### [Work instructions]
Reproduce the listing that follows with no differences at all.

### [Data extract]
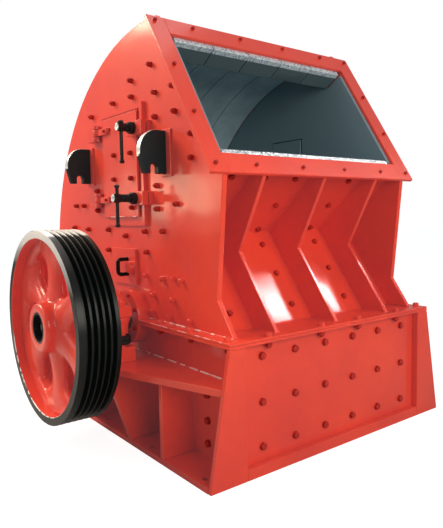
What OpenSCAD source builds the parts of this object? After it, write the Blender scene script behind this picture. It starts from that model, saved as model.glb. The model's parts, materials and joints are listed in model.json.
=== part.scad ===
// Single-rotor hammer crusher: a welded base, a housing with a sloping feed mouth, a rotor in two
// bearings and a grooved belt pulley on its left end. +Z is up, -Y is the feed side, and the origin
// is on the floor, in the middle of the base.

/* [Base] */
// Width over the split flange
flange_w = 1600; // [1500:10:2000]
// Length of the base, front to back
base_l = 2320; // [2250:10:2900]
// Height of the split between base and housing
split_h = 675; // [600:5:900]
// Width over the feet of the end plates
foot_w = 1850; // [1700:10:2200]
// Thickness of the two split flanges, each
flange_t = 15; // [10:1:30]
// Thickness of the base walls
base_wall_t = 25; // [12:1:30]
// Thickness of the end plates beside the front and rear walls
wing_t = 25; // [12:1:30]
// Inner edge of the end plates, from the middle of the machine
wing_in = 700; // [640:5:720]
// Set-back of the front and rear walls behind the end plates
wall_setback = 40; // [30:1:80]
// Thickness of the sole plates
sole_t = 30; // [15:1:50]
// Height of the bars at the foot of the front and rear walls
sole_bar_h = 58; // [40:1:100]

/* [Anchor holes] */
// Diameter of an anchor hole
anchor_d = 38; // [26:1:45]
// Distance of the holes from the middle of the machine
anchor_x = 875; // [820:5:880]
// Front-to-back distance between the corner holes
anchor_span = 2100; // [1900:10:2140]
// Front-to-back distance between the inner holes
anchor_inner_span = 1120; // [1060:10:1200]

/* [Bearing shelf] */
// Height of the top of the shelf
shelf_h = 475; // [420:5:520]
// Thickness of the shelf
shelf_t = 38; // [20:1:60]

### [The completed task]
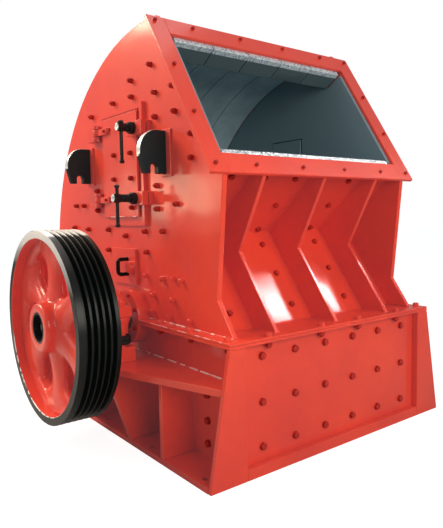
What OpenSCAD source builds the parts of this object? After it, write the Blender scene script behind this picture. It starts from that model, saved as model.glb. The model's parts, materials and joints are listed in model.json.
=== part.scad ===
// Single-rotor hammer crusher: a welded base, a housing with a sloping feed mouth, a rotor in two
// bearings and a grooved belt pulley on its left end. +Z is up, -Y is the feed side, and the origin
// is on the floor, in the middle of the base.

/* [Base] */
// Width over the split flange
flange_w = 1600; // [1500:10:2000]
// Length of the base, front to back
base_l = 2320; // [2250:10:2900]
// Height of the split between base and housing
split_h = 675; // [600:5:900]
// Width over the feet of the end plates
foot_w = 1850; // [1700:10:2200]
// Thickness of the two split flanges, each
flange_t = 15; // [10:1:30]
// Thickness of the base walls
base_wall_t = 25; // [12:1:30]
// Thickness of the end plates beside the front and rear walls
wing_t = 25; // [12:1:30]
// Inner edge of the end plates, from the middle of the machine
wing_in = 700; // [640:5:720]
// Set-back of the front and rear walls behind the end plates
wall_setback = 40; // [30:1:80]
// Thickness of the sole plates
sole_t = 30; // [15:1:50]
// Height of the bars at the foot of the front and rear walls
sole_bar_h = 58; // [40:1:100]

/* [Anchor holes] */
// Diameter of an anchor hole
anchor_d = 38; // [26:1:45]
// Distance of the holes from the middle of the machine
anchor_x = 875; // [820:5:880]
// Front-to-back distance between the corner holes
anchor_span = 2100; // [1900:10:2140]
// Front-to-back distance between the inner holes
anchor_inner_span = 1120; // [1060:10:1200]

/* [Bearing shelf] */
// Height of the top of the shelf
shelf_h = 475; // [420:5:520]
// Thickness of the shelf
shelf_t = 38; // [20:1:60]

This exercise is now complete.